Student pilot allegedly tries to storm Alaska Airlines cockpit multiple times midflight

A student pilot tried getting into the cockpit of a cross-country flight to Dulles, Va., telling crew members he was merely “testing them” with this dangerous stunt, authorities said.

Nathan Jones, 19, was aboard Alaska Airlines Flight 322 from San Diego to Dulles International Airport on March 3 when he “made three separate attempts to go to the front of the plane and open the aircraft’s cockpit door,” according to an affidavit by Federal Air Marshal Thomas Pattinson.

Flight attendants “requested the assistance of off-duty law enforcement officers, who restrained Jones in flex cuffs and sat on either side of him for the remainder of the flight,” Pattinson added.

When flight attendants asked Jones what he was doing, the defendant allegedly said he “was testing them,” according to the affidavit.

Jones has been charged with alleged interference with a flight crew, which carries a maximum penalty of 20 years behind bars.

Jones had been living with his mother in Northern Virginia before this incident and defense lawyer Robert Jenkins wants his client psychologically evaluated before any kind of trial.

“We are very concerned about his mental health,” Jenkins said in a statement to NBC News on Wednesday. “I intend to request that the court evaluating him for competency to stand trial.”

The defense on Wednesday filed a letter from the jailers in Alexandria, Virginia, who said Jones is on suicide watch while displaying “incoherent speech, disorganized behavior, mood lability and appears to be experiencing psychosis.”

Jones needs hospital-level “care to stabilize his altered mental status that appears to be associated with psychiatric illness,” according to Anne Zalewski, a licensed clinical social worker for the jail.

“Without proper treatment, Mr.
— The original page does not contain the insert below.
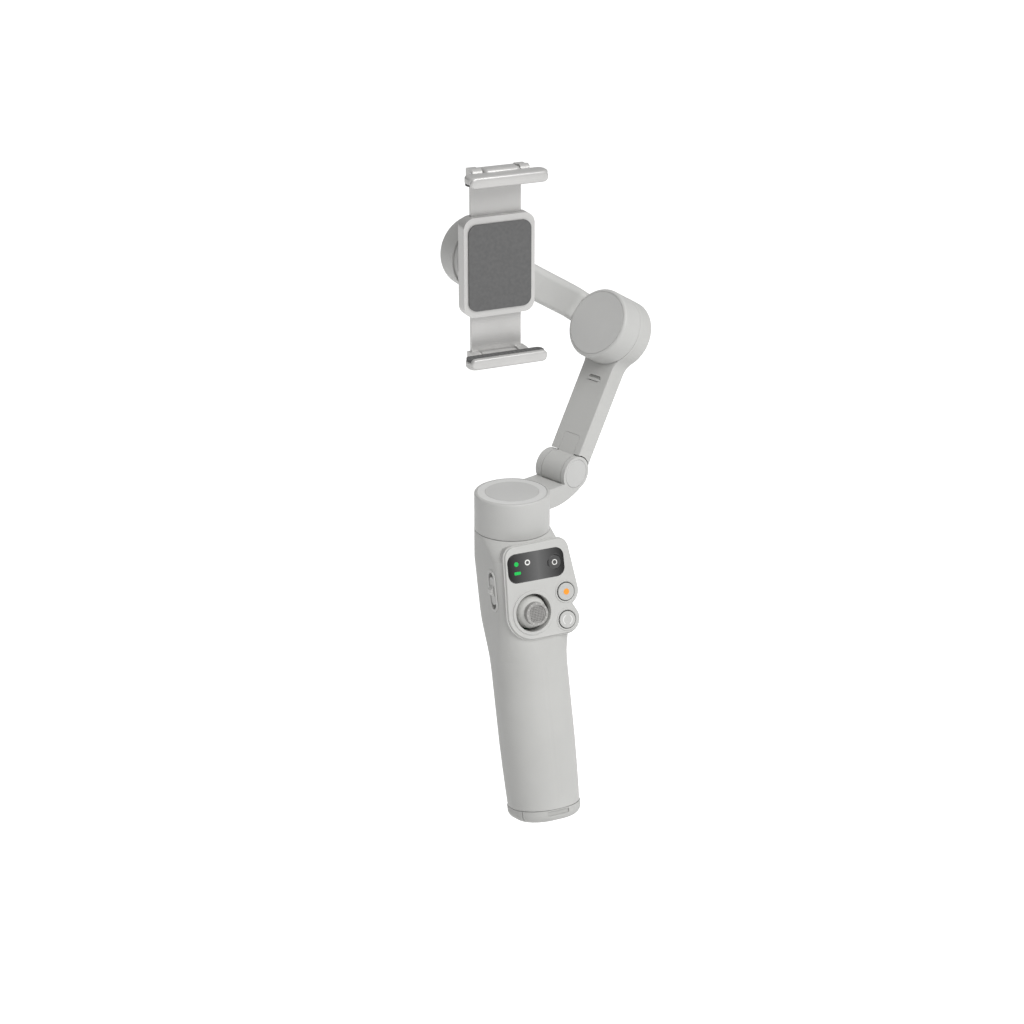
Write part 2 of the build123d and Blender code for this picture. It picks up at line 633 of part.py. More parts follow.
with BuildPart() as roll_magnets:
    ring(roll, roll_low + 3.6, roll_high + motor_gap, 14.4, 12.3)
finish(roll_magnets, "roll_magnets")

with BuildPart() as mount_plate:
    ring(roll, plate_back, plate_front, 14.6)
    for angle in (0, 180):
        with BuildSketch(turned(roll, angle).offset(plate_back)) as key:
            with Locations((14.2, 0)):
                Rectangle(3, 3.2)
        extrude(key.sketch, amount=2, mode=Mode.SUBTRACT)
finish(mount_plate, "mount_plate")

# ---- clamp ----
body_back, body_front = -8.0, -0.8
body_width, body_height = 34.0, 45.0
rail_width, rail_thick = 24.0, 1.8
rail_back = -6.3
rail_apart = 5.8            # each rail starts this far from the clamp's middle
half_open = phone_width / 2
pin_up, pin_back, jaw_pin_r, lug_r = 3.0, -1.0, 1.0, 2.6
barrel_half, lug_half = 9.0, 13.6

with BuildPart() as clamp_steel_ring:
    ring(roll, body_back - 1.0, body_back, 14.6, 8.0)
finish(clamp_steel_ring, "clamp_steel_ring")

with BuildPart() as clamp_body:
    slab(roll, body_back, body_front, body_width, body_height, 5)
    fillet(clamp_body.faces().sort_by(Axis.Y)[-1].edges(), 1.2)
    box(roll, rail_back - slide_gap, rail_back + rail_thick + slide_gap,
        rail_width + 2 * slide_gap, 80, mode=Mode.SUBTRACT)
finish(clamp_body, "clamp_body")

with BuildPart() as clamp_back_pad:
    slab(roll, body_front, 0, body_width - 4, body_height - 6, 4)
finish(clamp_back_pad, "clamp_back_pad")

for side_name, turn in (("upper", 0), ("lower", 180)):
    half = turned(roll, turn)
    hinge = Plane(origin=half.from_local_coords((0, half_open + pin_up, pin_back)),
                  x_dir=half.y_dir, z_dir=half.x_dir)
    jaw = Plane(origin=half.from_local_coords((0, half_open, 0)), x_dir=half.x_dir,
                z_dir=half.y_dir)
    # jaw: x along the jaw, y towards the back, z away from the phone's edge
    front_reach = phone_thick + jaw_lip
    plate_rear = 2.0
    with BuildPart() as rail:
        rail_end = half_open + pin_up + 1.6
        box(half, rail_back, rail_back + rail_thick, rail_width, rail_end - rail_apart,
            y=(rail_end + rail_apart) / 2)
        for x in (-1, 1):
            low = x * (barrel_half + lug_half) / 2
            ring(hinge.offset(low), -(lug_half - barrel_half) / 2 + 0.15,
                 (lug_half - barrel_half) / 2, lug_r)
            box(half, rail_back, pin_back, lug_half - barrel_half - 0.15, 4.6, x=low,
                y=half_open + pin_up - 0.3)
        bore(hinge, -barrel_half, barrel_half, lug_r + slide_gap)
        bore(hinge, -lug_half - 1, lug_half + 1, jaw_pin_r)
    finish(rail, f"{side_name}_jaw_rail")

    with BuildPart() as jaw_plate:
        slab(jaw, pad_thick, pad_thick + jaw_thick, jaw_length, front_reach - plate_rear, 3.6,
             y=-(front_reach + plate_rear) / 2)
        fillet(jaw_plate.faces().sort_by(Axis(jaw.origin, jaw.z_dir))[-1].edges(), 1.0)
        slab(jaw, -0.7, pad_thick + 0.5, jaw_length - 6, jaw_lip - 0.4, 0.8,
             y=-front_reach + jaw_lip / 2)
        ring(hinge, -barrel_half + 0.15, barrel_half - 0.15, lug_r)
        box(jaw, pad_thick + 0.2, pad_thick + jaw_thick - 0.4, 2 * barrel_half - 0.3, 5.6, y=-1.4)
        bore(hinge, -lug_half - 1, lug_half + 1, jaw_pin_r + fit)
    finish(jaw_plate, f"{side_name}_jaw")

    with BuildPart() as jaw_pad:
        slab(jaw, 0, pad_thick, jaw_length - 1.2, phone_thick - plate_rear - 0.2, 2.4,
             y=-(phone_thick + plate_rear) / 2)
    finish(jaw_pad, f"{side_name}_jaw_pad")

    with BuildPart() as jaw_pin:
        ring(hinge, -lug_half, lug_half, jaw_pin_r)
    finish(jaw_pin, f"{side_name}_jaw_pin")

# ---- tripod: three stowed legs on a carrier that slides out along the post ----
carrier_low, carrier_high = 49.0, 55.8
leg_in, leg_out, leg_wide = 7.2, 12.6, 9.0
leg_pin_z, leg_pin_r = 52.4, 1.0
seam = 0.25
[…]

Jones is likely to continue to decompensate and continue to be a harm to himself,” Zalewski added.

After Flight 322 landed, Jones consented to have his belongings searched and investigators found “multiple notebooks with writings describing how to operate an aircraft, including take-off, in-air and landing techniques,” Pattinson wrote.

Jones’ “wallet contained a student pilot’s license,” the air marshal added.

For the rest of the trip, a beverage cart was placed at the cockpit door and one of flight attendant stood guard, officials said.

The FAA said in a statement on Wednesday that it’s aware of the incident, which was described as a “passenger disturbance.” That flight landed safely and the FAA is investigating, the agency added.